I think transparency on tax disclosures would be huge. Right now real estate tax is collected on most assets in Egypt, but unlike lots of other countries, real estate tax revenues aren’t publicly accessible on any kind of database. I think there would be a lot of opportunity in being able to analyze and share that data with the public.

The dream day starts at around 6 or 7 am. It's still hit or miss but I try to head to the gym first thing in the morning because if I don’t make it there in that window right before work then I probably won’t end up going. I’ve never worked out in the evening and never will. After that, I try to beat traffic and make it to the office before 9 am. That’s when I get to plan out my day and everything I need to get done. There’s actually a piece of extremely helpful software my co-founder recommended called Sunama, which basically helps you plan your days and weeks by providing you with a full analytics report of how you spend your time.

Once people start coming into the office, it’s game time. It ends up being really fluid during prime work hours; I go over outstanding issues, field phone calls from various stakeholders and check in with the team on how everything is going. Planning or deep focus work usually takes place in the evening or early in the morning.

Typically I leave the office around 8 or 9 pm. That's when I got the chance to set up shop with my laptop and wrap up. It also allows me to sit out traffic. I try to optimize my morning and evening commutes that way. Midweek I go home and usually do some reading or catch a good movie or something.

I think a lot of the transactional components of buying or selling a house will remain offline. Whether it's going into a Real Estate Registry office or making payments, these processes still rely on paperwork, which isn’t exactly the best customer experience.

It's important to communicate to everyone that technology is here to assist with the transaction and not replace humans. I think any company globally that has tried to replace agents or cut them out of the transaction has failed. We think about ourselves as a tool for both sides of the market to have a better experience, not as a replacement for anyone.

I’ve been really big on non-fiction recently: Some of the most impactful books I’ve read over the past couple of years were from Nassim Taleb’s Incerto series.

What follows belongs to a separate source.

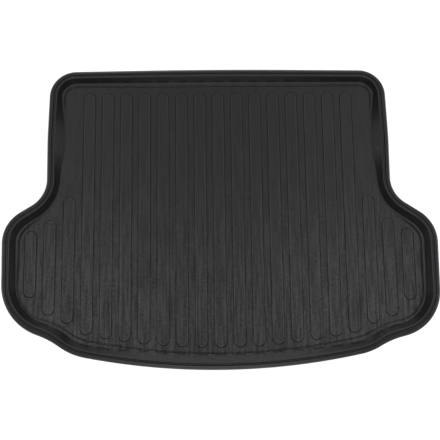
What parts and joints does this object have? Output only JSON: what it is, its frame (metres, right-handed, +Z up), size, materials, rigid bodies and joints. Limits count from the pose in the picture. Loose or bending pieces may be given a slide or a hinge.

Black Swan and Antifragile provide an endless amount of insight into how to make decisions in the absence of a full picture or the requisite information. They were especially useful to me after reading books by the data analyst, Nate Silver, who had a very planned approach to decision-making that I found really inspiring but struggled to apply in real world situations where you usually don't have beautiful data sets. Narconomics by Tom Wainwright is also a super fun read about the drug trade and crime. It drives home the point that if you find behavior around you that looks irrational from the outside you probably just don't understand what’s really going on.

My father always instilled in me that life is about what you put into it not what you get out of it. That it is important to take pride in the process, the journey, and the consistent pursuit of excellence rather than an exclusive focus on outcomes. This resilience helped him become a 5 time Olympian and World Champion while building a business and raising a family.